Pattern B is the small-state ramp: launch in smaller-population states first — say, Oklahoma, Arkansas, Kentucky, West Virginia, New Hampshire — and add larger states only once operations are stable. This is more common for operators with less experienced teams or tighter payment processor relationships. Smaller markets produce smaller error surfaces. If something breaks, it breaks for 1,000 users instead of 50,000.
What neither pattern does in 2025–2026: launch in the states on the confirmed-ban list. Nobody soft-launches in California, Connecticut, Montana, New Jersey, New York, or Maine. Indiana is transitional, with its ban taking effect July 1, 2026, so some brands are explicitly excluding Indiana from 2026 launches even if the state is technically open right now.
Watch for anomalies. A brand that soft-launches in a state where comparable brands have received cease-and-desist letters is either more confident than the market or more reckless than the market. Reading which one is available only after the fact, but the signal itself is worth noting. Similarly, a brand that avoids a state where everyone else operates — say, skipping Texas for no obvious reason — is telling you something about its legal or payment risk tolerance that the marketing materials will not mention.
Game Catalog Signals
The catalog in soft launch is a resume. It shows you which providers were willing to enter a deal with the operator before the operator had proven itself.
A strong soft-launch catalog typically includes Pragmatic Play, Hacksaw Gaming, Nolimit City, and sometimes BGaming or Relax Gaming. These providers have established review processes and do not contract with random new operators. A brand that launches soft with Pragmatic in place has cleared some institutional hurdles that a brand launching with only lesser-known providers has not.
A weak soft-launch catalog is dominated by in-house content, white-label proprietary games, or providers that are unfamiliar and difficult to verify independently. This can be a resource constraint — new operators often cannot afford the top-tier licenses on day one — or a signal that the operator could not close deals with the top tier. Distinguishing which is which requires a few weeks of observation. If the catalog fills in with recognizable names over the soft-launch period, the resource-constraint reading was correct. If it does not, the deal-closing reading is probably right.
Live-dealer catalog during soft launch is particularly informative. Live tables from Evolution, Pragmatic Live, or Vivo are expensive to license and require stable technical infrastructure. A brand that has live-dealer tables operating during soft launch has either signed a significant licensing commitment upfront — a marker of serious capitalization — or is running a lower-tier provider that does not cost much. The difference is usually visible in the production quality of the stream.
When A Soft Launch Goes Backward
Not all soft launches progress toward a full launch. Some reverse. This is the signal worth watching most carefully, because a reversing soft launch is almost always the prelude to a brand’s quiet exit, and players who signed up during the optimistic period can end up holding illiquid balances.
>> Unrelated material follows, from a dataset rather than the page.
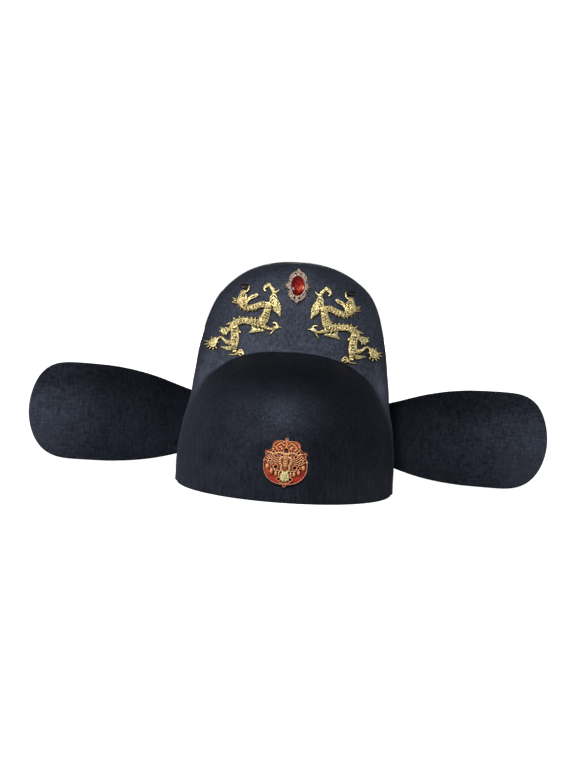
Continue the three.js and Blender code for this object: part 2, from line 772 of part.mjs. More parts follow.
function dragonGeometry() {
  const loops = inOrder(
    outlineOf(
      (x, z) => strokeDistance(DRAGON_LIMBS, x, z),
      -36,
      29,
      -31,
      31,
      0.5,
    ),
  ).map((l) => simplify(l, 0.16));
  const place = conform(onRaisedBack);
  return sheetOf(loops[0], loops.slice(1).filter((l) => Math.abs(THREE.ShapeUtils.area(l)) > 1.5), 7, (u, v, face) =>
    place(u - DRAGON_X, v + DRAGON_Z, face ? GAP + DRAGON_THICK : GAP),
  );
}

const jewelFoot = onRaisedBack(JEWEL_X, JEWEL_Z),
  jewelOut = crownNormal(jewelFoot).setX(0).normalize(),
  jewelUp = new THREE.Vector3().crossVectors(jewelOut, new THREE.Vector3(1, 0, 0)).normalize();
// near the stone the setting is flat, and its tips bend back along the felt
function jewelPoint(u, v, h) {
  const flat = jewelFoot
    .clone()
    .add(new THREE.Vector3(u, 0, 0))
    .addScaledVector(jewelUp, v / jewelUp.z)
    .addScaledVector(jewelOut, h);
  const p = onRaisedBack(JEWEL_X + u, JEWEL_Z + v);
  const bent = p.clone().addScaledVector(crownNormal(p), h);
  return flat.lerp(bent, smooth(7.5, 14, Math.hypot(u * 1.3, v)));
}
const oval = (w, l, n) =>
  Array.from({ length: n }, (_, i) => {
    const a = (i / n) * 2 * Math.PI;
    return new THREE.Vector2(w * Math.cos(a), l * Math.sin(a));
  });
function settingGeometry() {
  const lean = jewelUp.z; // front view lengths of what lies on the leaning frame
  const field = (x, z) =>
    Math.min(
      (Math.hypot(x / 6.4, z / 9) - 1) * 6.4,
      strokeDistance(SETTING_POINTS, Math.abs(x), Math.abs(z)),
      ...SETTING_LOBES.map((l) => Math.hypot(Math.abs(x) - l.x, Math.abs(z) - l.z) - l.r),
    );
  const contour = simplify(
    inOrder(outlineOf(field, -11, 11, -15, 15, 0.35))[0],
    0.12,
  );
  const holes = SETTING_HOLES.flatMap(({ x, z, r }) =>
    [1, -1].flatMap((a) =>
      [1, -1].map((b) =>
        oval(r, r, 6).map((p) => p.add(new THREE.Vector2(a * x, b * z))),
      ),
    ),
  );
  const plate = sheetOf(contour, holes, 7, (u, v, face) =>
    jewelPoint(u, v, face ? GAP + SETTING_THICK : GAP),
  );
  const inner = oval(STONE_HALF_W + GAP, (STONE_HALF_L + GAP) * lean, 24),
    outer = oval(
      STONE_HALF_W + GAP + BEZEL_WALL,
      (STONE_HALF_L + GAP + BEZEL_WALL) * lean,
      24,
    );
  const bezel = sheetOf(outer, [inner.reverse()], 5, (u, v, face) =>
    jewelPoint(u, v, face ? BEZEL_TOP : GAP + SETTING_THICK / 2),
  );
  return geometryFrom(solidOf(plate).add(solidOf(bezel)));
}
// facets of the stone: rings from its back to its table, scale and height
const STONE_RINGS = [
  { scale: 0.8, h: 0.0, turn: 0 },
  { scale: 1.0, h: 0.35, turn: 0 },
  { scale: 0.8, h: 0.75, turn: 0.5 },
  { scale: 0.52, h: 1.0, turn: 0 },
];
function stoneGeometry() {
  const points = [],
    triangles = [],
    n = STONE_SIDES;
  for (const ring of STONE_RINGS)
    for (let i = 0; i < n; i++) {
      const a = ((i + ring.turn) / n) * 2 * Math.PI;
      points.push(
        new THREE.Vector3(
          STONE_HALF_W * ring.scale * Math.cos(a),
          STONE_HALF_L * ring.scale * Math.sin(a),
          STONE_LOW + STONE_THICK * ring.h,
        ),
      );
    }
  for (let r = 0; r < STONE_RINGS.length - 1; r++)
    for (let i = 0; i < n; i++) {
      const j = (i + 1) % n,
        a = r * n + i,
        b = r * n + j,
        c = a + n,
        d = b + n;
      if (STONE_RINGS[r + 1].turn >= STONE_RINGS[r].turn)
        triangles.push([a, b, c], [b, d, c]);
      else triangles.push([a, b, d], [a, d, c]);
    }
  const last = (STONE_RINGS.length - 1) * n;
  for (let i = 1; i < n - 1; i++)
    triangles.push([0, i + 1, i], [last, last + i, last + i + 1]);
  return geometryOf(points, triangles);
}
function medallionGeometry() {
  const { halfWidth, middle, halfHeight, fullness } = MEDAL_FACE;
  const field = (x, z) =>
    Math.min(
      (((Math.abs(x) / halfWidth) ** fullness + (Math.abs(z - middle) / halfHeight) ** fullness) ** (1 / fullness) - 1) *
        15.5,
      ...MEDAL_DISCS.map((d) => Math.hypot(Math.abs(x) - d.x, z - d.z) - d.r),
    );
  const contour = simplify(
    inOrder(outlineOf(field, -20, 20, -22, 22, 0.5))[0],
    0.1,
  );
  const place = conform(onDome);
  return sheetOf(contour, [], 5, (u, v, face) => {
    const r = Math.min(1, Math.hypot(u / 16.5, v / 18.5));
    const h = GAP + MEDAL_RIM + MEDAL_RISE * (1 - r * r);
    return place(MEDAL_X + u, MEDAL_Z + v, face ? h : GAP);
  });
}

// ---------- the hat ----------
const felt = (color) =>
  new THREE.MeshStandardMaterial({ color, roughness: 0.95, metalness: 0 });
const metal = (color, roughness) =>
  new THREE.MeshStandardMaterial({ color, roughness, metalness: 1 });

const hat = new THREE.Group();
hat.position.y = -CENTRE_Y;
function piece(name, geometry, material) {
  const mesh = new THREE.Mesh(geometry, material);
  mesh.name = name;
  hat.add(mesh);
  return mesh;
}
piece("crown", crownGeometry(), felt(0x262b36));
piece("wing_right", wingGeometry(1), felt(0x272c37));
piece("wing_left", wingGeometry(-1), felt(0x272c37));
piece("wing_keeper", keeperGeometry(), felt(0x20242d));
const dragon = dragonGeometry();
piece("dragon_left", dragon, metal(0xc9b57c, 0.42));
piece("dragon_right", mirrored(dragon), metal(0xc9b57c, 0.42));
piece("jewel_setting", settingGeometry(), metal(0xa89a8c, 0.35));
const stone = piece(
  "red_stone",
  stoneGeometry(),
  new THREE.MeshStandardMaterial({ color: 0x9a2a1c, roughness: 0.08, metalness: 0 }),
);
stone.position.copy(jewelFoot);
stone.quaternion.setFromRotationMatrix(
  new THREE.Matrix4().makeBasis(new THREE.Vector3(1, 0, 0), jewelUp, jewelOut),
);
piece("medallion", medallionGeometry(), metal(0xb08850, 0.4));

export default hat;
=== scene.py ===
import math

import bpy
import numpy as np
from mathutils import Matrix, Vector


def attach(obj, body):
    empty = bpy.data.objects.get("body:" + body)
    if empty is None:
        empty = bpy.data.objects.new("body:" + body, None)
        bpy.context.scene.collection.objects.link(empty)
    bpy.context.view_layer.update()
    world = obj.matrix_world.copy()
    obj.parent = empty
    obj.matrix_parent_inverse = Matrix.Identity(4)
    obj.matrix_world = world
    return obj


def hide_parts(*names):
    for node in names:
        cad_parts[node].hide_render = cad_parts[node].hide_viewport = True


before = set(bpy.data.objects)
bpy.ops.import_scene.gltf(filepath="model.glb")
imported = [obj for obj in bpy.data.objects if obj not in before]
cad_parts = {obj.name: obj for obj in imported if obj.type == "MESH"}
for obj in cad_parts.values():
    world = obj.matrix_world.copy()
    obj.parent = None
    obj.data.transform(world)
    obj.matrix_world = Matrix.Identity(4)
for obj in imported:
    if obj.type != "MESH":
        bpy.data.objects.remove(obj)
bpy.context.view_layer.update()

# ---------------------------------------------------------------- named sizes, as in the CAD part
GAP = 0.3
WALL = 2.0
CENTRE_Y = -0.083
BACK_H, BACK_W, BACK_TAPER, BACK_P, BACK_Q, BACK_N = 176.0, 86.2, 18.6, 8.0, 2.1, 2.6
BACK_SECTIONS = np.array(
    [  # height, front, back, widest line
        (0, -24, 95, 10),
        (50, -19, 94, 16),
        (108, -8, 90, 25),
        (130, -2, 87, 30),
        (150, 4, 82, 35.5),
        (160, 8, 77, 38.5),
        (168, 12.5, 71, 41),
        (172.5, 16.5, 64.5, 42.5),
        (174.9, 22, 57, 43.5),
        (175.7, 30, 51, 44),
        (176.0, 43.8, 44.2, 44),
    ],
    float,
)
DOME_H, DOME_W, DOME_FRONT, DOME_BACK, DOME_Y, DOME_UP, DOME_N = (
    107.4,
    85.0,
    106.0,
    91.0,
    4.0,
    2.7,
    2.05,
)
VALLEY_TOP, VALLEY_SIDE = 3.0, 7.0
TOP_FULLNESS = [(-61, -60, -0.6), (-60, -5, 1.2), (46, 64, 1.1)]  # from x, to x, gain
AXIS_Y, AXIS_Z = 44.0, 30.0

WING_THICK = 3.0
WING_SECTIONS = np.array(
    [  # x, y, middle height, half height
        (2, 99.8, 40.0, 8.4),
        (24, 99.2, 40.0, 8.6),
        (42, 96.4, 40.1, 12.0),
        (62, 88.5, 40.2, 18.5),
        (84, 77.0, 40.6, 26.2),
        (113, 64.0, 42.4, 34.5),
        (130, 59.0, 43.3, 37.3),
        (146, 55.4, 43.9, 38.7),
        (170, 52.0, 44.3, 39.2),
        (209, 49.4, 44.3, 39.2),
    ],
    float,
)
TIP_START, TIP_END, TIP_TOP, TIP_LOW, TIP_POWER = 165.0, 208.9, 4.0, 3.4, 0.54
WING_BULGE = 5.0
NECK_START, NECK_END = 21.0, 46.0
KEEPER_HALF, KEEPER_Z, KEEPER_HIGH, KEEPER_WALL, KEEPER_SLOT = 20.0, 40.0, 11.0, 1.5, 4.4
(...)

Common reversal patterns. Catalog shrinks — games you played two weeks ago disappear without replacement. Banking rails close — PayPal goes offline, crypto support is suspended, ACH payouts slow from 48 hours to five business days to indefinite. States drop out of eligible lists without public announcement. The welcome bonus disappears from the registration flow. Support response times lengthen from hours to days. The mobile app disappears from the App Store or Google Play. Public affiliate marketing pulls back.
Any one of these in isolation is normal. New brands adjust features constantly during soft launch. But when three or four occur simultaneously over a 2-to-4-week window, the operator is winding down rather than expanding. The industry’s ongoing growth rate — somewhere between 60% and 70% CAGR from 2020 to 2024 — masks the reality that individual brands fail frequently. The category grows through new entrants, not through every entrant succeeding.
If you have an account and a balance at a brand that is showing reversal signals, initiate a redemption immediately. Do not wait for the balance to grow, do not wait for a promised bonus to credit, do not wait for a new payment method to come back online. Redemption during a reversal is a race against the brand’s payment-processor relationships, and the player who submits a cash-out request first is more likely to be paid than the player who submits three days later. Small redemptions generally still clear during wind-down; large ones are often held pending “review” until the operator stabilizes or exits. If you spot a soft-launch brand in reversal, treat your balance as time-sensitive and act on that.
For the broader picture on what to check before first redemption, see our verification framework for newly launched brands.
Should I deposit during a soft launch?
You can, with awareness. Soft-launch bonuses are often genuinely more generous than post-full-launch offers — the operator is buying acquisition signal at that stage — and the risk is not categorically higher than at a recently full-launched brand. The risk is concentrated: payment rails are less tested, support response times may be slower, feature changes are more frequent. A small exploratory deposit during soft launch is reasonable if you have verified the brand"s parent company, license footer, and payment processor. A large deposit during soft launch is a different risk posture and usually not worth it — there is no meaningful upside to carrying a large balance at a brand that is still proving itself.
Do soft-launch bonuses transfer at full release?
Mostly, yes — with one important exception. SC balances and GC balances generally carry forward intact from soft launch to full launch. Pending redemptions complete normally. What sometimes does not transfer is promotional credit tied to a specific soft-launch campaign — for example, a "soft-launch appreciation" SC bundle that expires on the full-launch date, or a VIP fast-track offer that ends when the general VIP program opens. Read the fine print on any specific promotion. The core balances carry through; the decorative layer on top of them sometimes does not.